Il “vento in poppa” che ha spinto l’economia argentina ha smesso di soffiare con forza a partire dal 2008, e il dirottamento di risorse riversate anno dopo anno nell’apparato politico “K” ha fatto sì che le riserve monetarie - sulle quali anche il Governo ha messo mano modificando la Carta Costitutiva del Banco Central - siano diminuite considerevolmente, mettendo in guardia su un nuovo e possibile scenario di default. Il Governo cambia continuamente le regole del gioco e non offre garanzie giuridiche per gli investimenti, e in definitiva l’economia diventa stagnante; non aumentando la capacità produttiva cresce l’inflazione, aiutata anche dall’emissione di moneta con una riserva discutibile. Oggi il popolo assiste con preoccupazione ad un aumento esorbitante dei prezzi dei prodotti di base, ad un ritmo che si prevede del 35-40% annuale per quest’anno.

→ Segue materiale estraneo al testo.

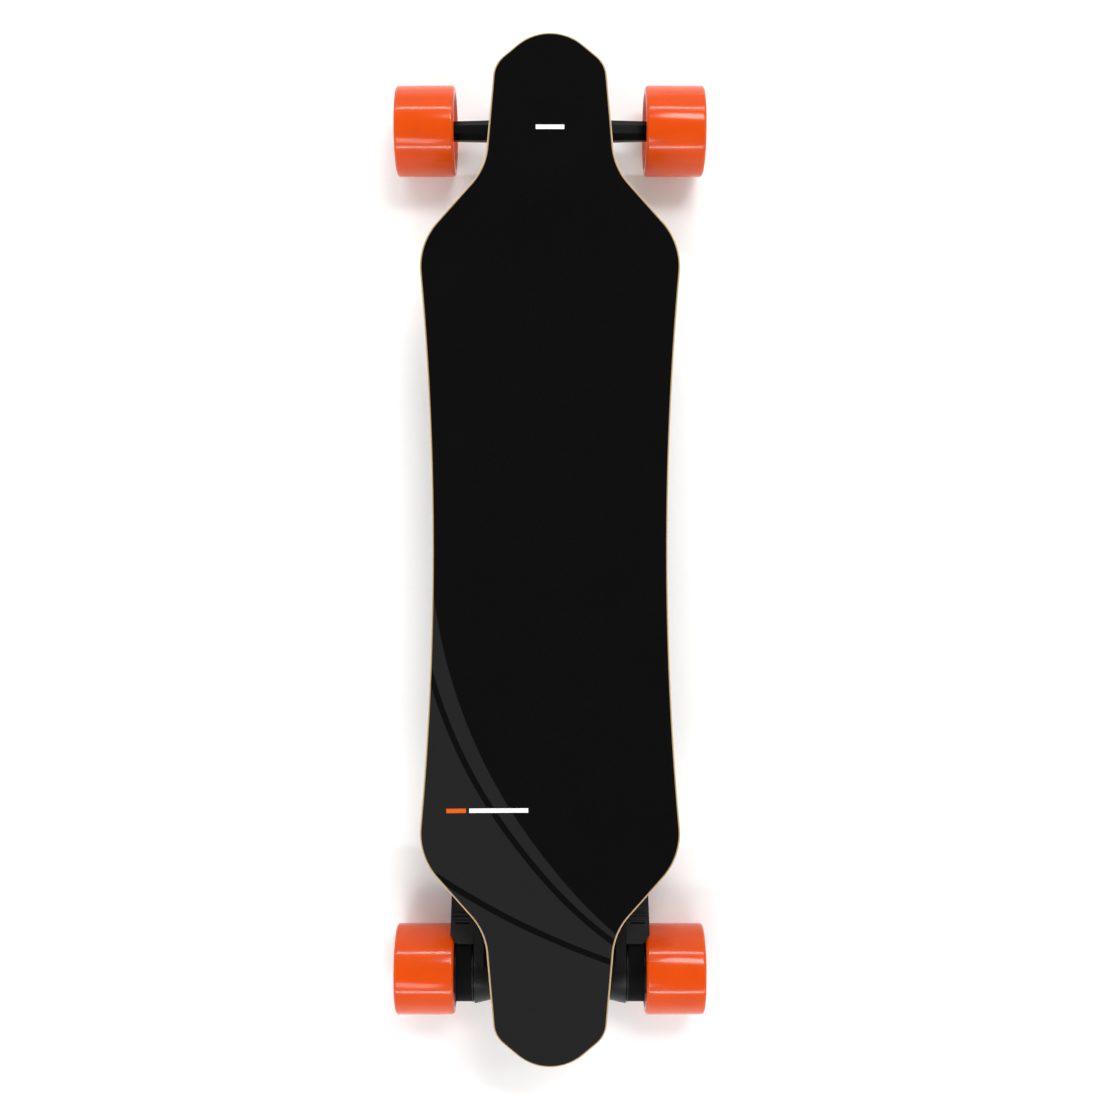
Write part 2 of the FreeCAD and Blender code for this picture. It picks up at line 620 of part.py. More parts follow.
def make_motor_mount():
    """Clamp round the hanger bar, flared outward, and the plate that carries the motor."""
    flare_in, flare_out, axle_end, motor_end = 28.2, 32.2, 29.5, 25.6
    flare = Part.makeCone(flare_in, flare_out, MOUNT_OUT - CLAMP_IN, Vector(0, CLAMP_IN, 0),
                          Vector(0, 1, 0))
    plate = capsule(axle_end, motor_end, MOUNT_IN, MOUNT_OUT)
    ring_pocket = tube(27.0, 13.5, MOUNT_OUT - 5, MOUNT_OUT + 1)
    boss_hole = rod(11.2, MOUNT_IN - 1, MOUNT_OUT + 1, MOTOR_X)
    web_pocket = side_plate([(34, -13), (52, -12), (52, 12), (34, 13)], MOUNT_OUT - 4, MOUNT_OUT + 1)
    relief = [ring_pocket, boss_hole, web_pocket]
    for x, z in motor_bolts():
        relief.append(rod(MOTOR_BOLT_R + 0.1, MOUNT_IN - 1, MOUNT_OUT + 1, x, z))
        relief.append(rod(3.9, MOUNT_OUT - 3.4, MOUNT_OUT + 1, x, z))
    return plate.fuse(flare).cut(relief).cut(bar_half()).removeSplitter()


def make_motor():
    """Fixed can and end bell, fixed stator, and the rotor with its shaft."""
    inner, outer = MOTOR_INNER, MOUNT_IN
    shell = rod(MOTOR_R, inner, outer, MOTOR_X)
    hollow = rod(MOTOR_R - MOTOR_WALL, inner + 3, outer - 3, MOTOR_X)
    bores = [rod(4.3, 0, inner + 3.1, MOTOR_X), rod(7.0, outer - 3.5, outer + 1, MOTOR_X)]
    grooves = [tube(MOTOR_R + 1, MOTOR_R - 0.8, y, y + 1.6, MOTOR_X) for y in range(18, 50, 5)]
    threads = [rod(MOTOR_BOLT_R, outer - 4, outer + 1, x, z) for x, z in motor_bolts()]
    housing = shell.cut([hollow] + bores + grooves + threads)
    gland = Part.makeCylinder(5.0, 9, Vector(MOTOR_X + 14, 44, 14), Vector(1, 0, 1))
    boss = gland.cut(rod(MOTOR_R - 0.8, 0, 80, MOTOR_X))
    housing = housing.fuse(boss).cut(cable_tube(CABLE_R))
    stator = tube(ROTOR_R - 6.8, 8.2, 21, 52, MOTOR_X)
    slot = box(ROTOR_R - 8.4, ROTOR_R - 5.8, 20, 53, -0.8, 0.8)
    for _ in range(12):
        slot.rotate(Vector(0, 0, 0), Vector(0, 1, 0), 30)
        stator = stator.cut(moved(slot, MOTOR_X, 0, 0))
    carrier = tube(8.2, 7.0, 21, outer - 3, MOTOR_X)
    can = tube(ROTOR_R, 17.0, ROTOR_IN + 5, ROTOR_OUT, MOTOR_X)
    bell = tube(ROTOR_R, 3.0, ROTOR_IN, ROTOR_IN + 5.2, MOTOR_X)
    shaft = rod(3.95, inner + 1, BELT_OUT + 0.5, MOTOR_X)
    rotor = can.fuse([bell, shaft]).removeSplitter()
    return housing, stator.fuse(carrier).removeSplitter(), rotor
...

Si salvi chi può. «La realtà è sempre positiva, anche se a volte non si direbbe così al primo sguardo». Carlos Montaño è imprenditore, con tre amici gestisce una piccola-media impresa, che fa parte della rete della Compagnia delle Opere, e ogni giorno affronta le attuali difficoltà del mercato: «Quando parliamo con i nostri clienti, a volte percepiamo un’attitudine tipica dell’argentino, già tristemente abituato a sopportare questo genere di crisi cicliche: l’individualismo. Che spesso si riflette nella possibilità di approfittare dei più deboli e difendersi dai più forti, criticando il Governo ma senza essere disponibili ad iniziative comuni per far fronte alla situazione. Si rischia di cadere nella dinamica del “si salvi chi può”. Ma una compagnia di amici che vivono la sfida del “fare impresa” in questo contesto, rende possibile alzare lo sguardo, riconquistare le motivazioni che spingono a provarci ancora».

Nell’incertezza e nel timore per il futuro, c’è un segnale: papa Francesco, primo successore di Pietro nato in queste latitudini. Secondo padre Serra, la sua elezione ha avuto due effetti particolari: «Uno immediato, l’approvazione dell’opinione pubblica per cui il Papa ha un’autorità superiore a qualsiasi altro personaggio pubblico, politico o sportivo; uno profondo, dall’effetto prolungato - percepito da chi segue da vicino le sue parole, i suoi gesti e i suoi messaggi -, che implica una valutazione positiva dei suoi risultati politici (come nel caso della Siria), e dei suoi dialoghi mediatici (per esempio con Scalfari), in cui il Papa preferisce “fare un tratto di strada insieme” offrendo la sua esperienza personale piuttosto che cercare di sconfiggere dialetticamente gli interlocutori. È uno stile che polverizza molte resistenze, suscita il rispetto e favorisce l’ascolto di chi è abitualmente lontano o avverso al cristianesimo». La testimonianza di Bergoglio è un contributo al necessario cambiamento culturale di cui l’Argentina ha assoluto bisogno, perché la peggiore eredità del kirchnerismo non è la crisi economica, ma una società profondamente divisa, fratturata. Il Papa dimostra che quando i pregiudizi ideologici sono abbandonati, è possibile costruire insieme. Si tratta di qualcosa di profondo, di un cambio di mentalità, non semplicemente di un nuovo consenso politico. La rivalutazione dell’altro come punto d’inizio di una cultura dell’incontro.

I beni più preziosi. «In una realtà politico-sociale dove cresce la sfiducia, abbiamo bisogno di fatti che affermino che l’altro è un bene», osserva Fornari: «Un bene per il nostro cammino al Destino, che è innamorato della Sua creatura e ci tende la mano nella carezza delle circostanze. Così che quella carezza esca dal nostro cuore davanti a chi ci incontra». Crisi e fallimento sono parole che definiscono più la classe dirigente che l’insieme della società argentina. Non definiscono lo spirito di un popolo ancora giovane, che apprezza la vita, il lavoro, la famiglia e l’amicizia. Li considera i suoi beni più preziosi. Il passo che ora s’impone è che la società acquisisca una maggiore solidità. E superi la distanza che la separa dalla politica.